▸ **Exercise description**
Quote verbatim everything from the line containing "What bpy script" down to the line containing "SEAT_GAP = 0.0003", with both of those lines included and no others.

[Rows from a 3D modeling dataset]
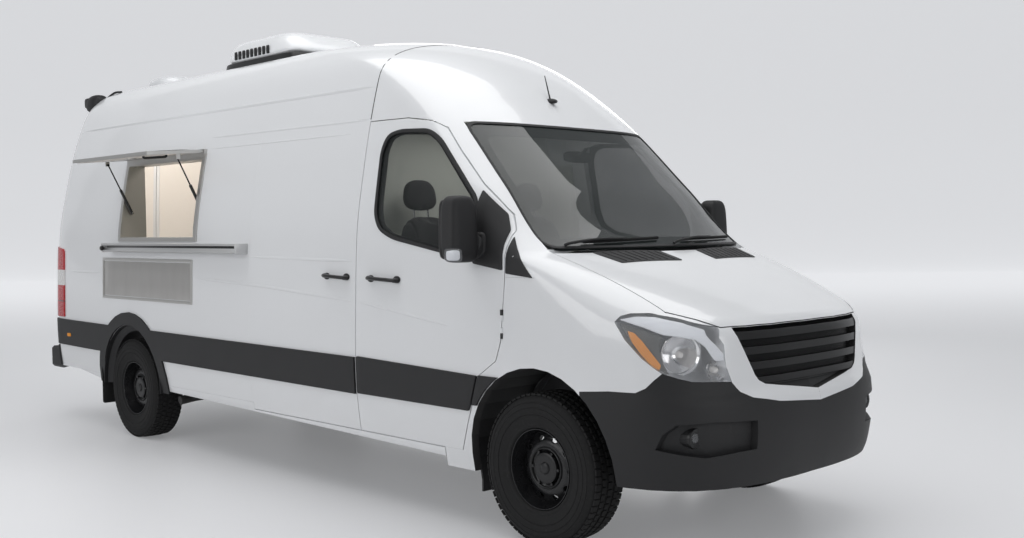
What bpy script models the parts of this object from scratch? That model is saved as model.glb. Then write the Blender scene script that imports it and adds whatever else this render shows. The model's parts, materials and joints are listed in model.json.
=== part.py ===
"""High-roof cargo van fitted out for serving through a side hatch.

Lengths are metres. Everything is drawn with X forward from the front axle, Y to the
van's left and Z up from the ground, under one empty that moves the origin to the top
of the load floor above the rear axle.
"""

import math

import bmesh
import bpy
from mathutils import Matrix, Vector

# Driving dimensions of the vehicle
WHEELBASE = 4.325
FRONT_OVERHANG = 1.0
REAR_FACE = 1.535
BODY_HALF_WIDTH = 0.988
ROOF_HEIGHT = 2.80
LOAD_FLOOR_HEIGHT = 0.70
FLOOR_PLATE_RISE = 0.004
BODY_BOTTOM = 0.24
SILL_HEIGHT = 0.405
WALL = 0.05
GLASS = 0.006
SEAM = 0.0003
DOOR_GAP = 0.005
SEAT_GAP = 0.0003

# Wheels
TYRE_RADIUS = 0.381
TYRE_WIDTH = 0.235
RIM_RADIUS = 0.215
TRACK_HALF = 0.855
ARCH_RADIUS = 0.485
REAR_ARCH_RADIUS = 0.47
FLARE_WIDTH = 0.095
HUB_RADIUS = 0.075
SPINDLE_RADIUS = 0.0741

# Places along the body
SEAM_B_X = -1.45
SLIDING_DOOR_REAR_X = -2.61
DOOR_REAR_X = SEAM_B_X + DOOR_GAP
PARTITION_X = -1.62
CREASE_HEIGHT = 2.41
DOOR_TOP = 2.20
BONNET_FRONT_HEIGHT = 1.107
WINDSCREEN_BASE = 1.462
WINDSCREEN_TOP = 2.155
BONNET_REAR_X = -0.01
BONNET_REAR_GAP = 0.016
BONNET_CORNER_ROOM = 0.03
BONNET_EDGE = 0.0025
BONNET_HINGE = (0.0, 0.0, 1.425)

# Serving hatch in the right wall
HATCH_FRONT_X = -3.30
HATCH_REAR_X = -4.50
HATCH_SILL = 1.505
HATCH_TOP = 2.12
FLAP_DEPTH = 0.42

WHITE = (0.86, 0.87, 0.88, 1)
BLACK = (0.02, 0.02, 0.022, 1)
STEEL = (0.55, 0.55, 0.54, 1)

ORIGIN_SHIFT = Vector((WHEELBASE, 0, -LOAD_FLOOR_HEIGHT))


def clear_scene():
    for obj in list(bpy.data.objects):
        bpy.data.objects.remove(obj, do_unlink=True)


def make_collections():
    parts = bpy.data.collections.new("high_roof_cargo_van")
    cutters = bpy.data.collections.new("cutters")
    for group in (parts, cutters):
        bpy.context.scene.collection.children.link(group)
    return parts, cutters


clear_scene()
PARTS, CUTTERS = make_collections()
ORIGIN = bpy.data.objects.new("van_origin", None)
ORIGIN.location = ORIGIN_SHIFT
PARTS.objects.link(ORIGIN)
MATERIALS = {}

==

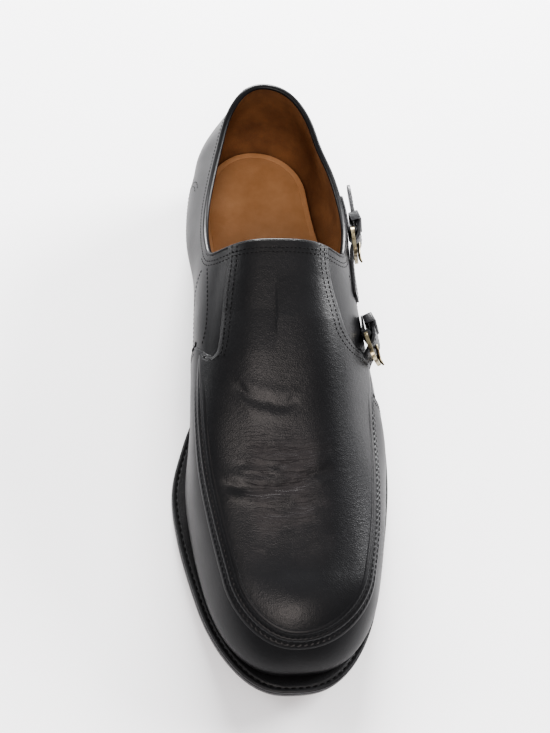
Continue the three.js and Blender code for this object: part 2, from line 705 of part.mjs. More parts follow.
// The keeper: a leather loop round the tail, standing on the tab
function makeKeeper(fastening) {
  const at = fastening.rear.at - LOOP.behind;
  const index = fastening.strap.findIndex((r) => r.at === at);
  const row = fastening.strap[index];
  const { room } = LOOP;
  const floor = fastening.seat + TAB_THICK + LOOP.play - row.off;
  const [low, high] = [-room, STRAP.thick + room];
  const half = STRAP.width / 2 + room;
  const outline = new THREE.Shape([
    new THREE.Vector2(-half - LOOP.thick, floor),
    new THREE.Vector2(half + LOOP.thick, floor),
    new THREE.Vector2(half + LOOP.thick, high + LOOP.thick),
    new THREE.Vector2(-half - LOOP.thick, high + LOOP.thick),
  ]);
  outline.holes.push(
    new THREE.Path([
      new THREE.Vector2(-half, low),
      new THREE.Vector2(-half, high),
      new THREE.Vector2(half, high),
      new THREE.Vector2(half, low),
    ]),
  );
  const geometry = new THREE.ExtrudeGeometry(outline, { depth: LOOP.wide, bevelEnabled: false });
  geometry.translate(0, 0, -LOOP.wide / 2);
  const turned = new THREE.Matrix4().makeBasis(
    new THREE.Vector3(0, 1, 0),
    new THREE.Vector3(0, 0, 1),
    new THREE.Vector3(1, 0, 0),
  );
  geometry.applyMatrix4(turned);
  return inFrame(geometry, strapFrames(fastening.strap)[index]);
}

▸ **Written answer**
What bpy script models the parts of this object from scratch? That model is saved as model.glb. Then write the Blender scene script that imports it and adds whatever else this render shows. The model's parts, materials and joints are listed in model.json.
=== part.py ===
"""High-roof cargo van fitted out for serving through a side hatch.

Lengths are metres. Everything is drawn with X forward from the front axle, Y to the
van's left and Z up from the ground, under one empty that moves the origin to the top
of the load floor above the rear axle.
"""

import math

import bmesh
import bpy
from mathutils import Matrix, Vector

# Driving dimensions of the vehicle
WHEELBASE = 4.325
FRONT_OVERHANG = 1.0
REAR_FACE = 1.535
BODY_HALF_WIDTH = 0.988
ROOF_HEIGHT = 2.80
LOAD_FLOOR_HEIGHT = 0.70
FLOOR_PLATE_RISE = 0.004
BODY_BOTTOM = 0.24
SILL_HEIGHT = 0.405
WALL = 0.05
GLASS = 0.006
SEAM = 0.0003
DOOR_GAP = 0.005
SEAT_GAP = 0.0003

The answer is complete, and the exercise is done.